DOMINGO XXX DEL TIEMPO ORDINARIO
APRENDIENDO A AMAR
El amor es la aspiración y el afán de todos los seres humanos. Y es el mandamiento más fácil y más difícil de poner en práctica. Sencillo, porque no es necesario perderse entre un fárrago de normas y mandatos; dificultoso, porque exige superar todo egoísmo. Pero hay que partir de una convicción y es que el amor no puede ser una ley o un estatuto, que nos obliga. Nadie puede amar por mandato.
Cuando Jesús resume toda la Sagrada Escritura en el amor a Dios y al prójimo, lo que nos está enseñando es que amar a Dios debe ser la respuesta del hombre a un Padre Dios que nos ha amado primero, sin exigirnos ni siquiera que le queramos, porque el amor no se puede exigir. Amar a Dios por tanto no es tanto exigencia cuando respuesta agradecida.
Además de ese amor a Dios, depende el amor por los demás El amor del cristiano por los demás refleja el amor de Dios por nosotros. No es que Dios nos ama como nos aman los padres o los hermanos o los amigos, sino que padres, hermanos, familia, amigos… nos aman o nosotros les amamos porque todos bebemos consciente o inconscientemente del amor de Dios derramado sobre nuestros corazones. Por eso no son dos mandamientos, sino uno solo, que más que ley es evocación para el creyente para que haga memoria de cuánto le ha amado Dios y le responda como a Él más le gusta: amando a los demás. Porque el que ama al prójimo ama siempre a Dios; el que ama a Dios no puede no amar al prójimo.
Incluso hay quienes sin “creer” en Dios, aman a sus semejantes. Podríamos decir que estos tienen una “fe anónima”; como también los hay quienes dicen creer y amar a Dios, pero no aman al prójimo, sino que restringen su amor a aquellos que les aman a ellos. De estos también podríamos decir que viven un “ateísmo anónimo”. Porque si separamos estos amores, hacemos trampa.

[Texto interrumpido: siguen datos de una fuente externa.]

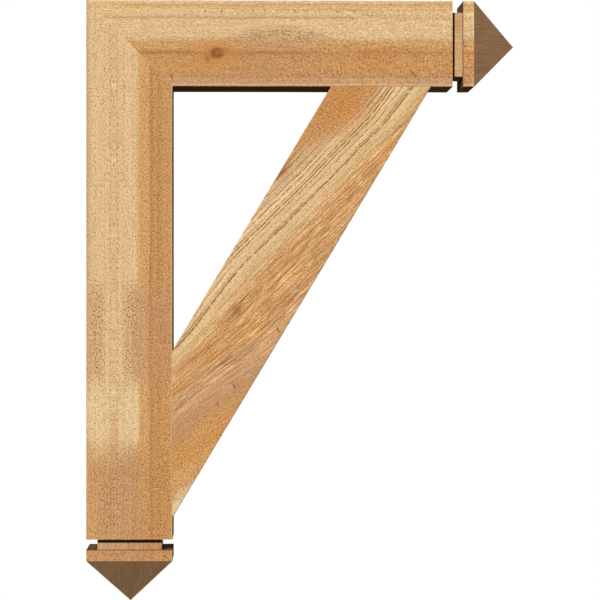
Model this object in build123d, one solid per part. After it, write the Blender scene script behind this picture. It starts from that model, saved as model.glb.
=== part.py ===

Si el hombre es templo donde habita el Dios viviente, no se puede amar a Dios si no se ama al hombre.
Lo que el Señor nos pide no es un amor “humanista”:” te amo porque me amas”, “te amo, porque te necesito”, “te ayudo porque me das lástima”. A lo que nos invita es a un amor sin condiciones, sin esperar respuesta, si exigir que nos agradezcan lo que hagamos por lo demás, sin barreras de amigos y enemigos, hasta dar la vida, como Él lo hizo.
Creer que amando al hombre es como amamos a Dios no significa que no amemos a las personas concretas con las que convivimos o que conocemos por sí mismas, lo que realmente significa es que, como seguidores de Jesús, queremos ir más allá y descubrir en cada ser humano a Dios presente en él y que pide más de lo que espontánea, sentimental o ideológicamente haríamos.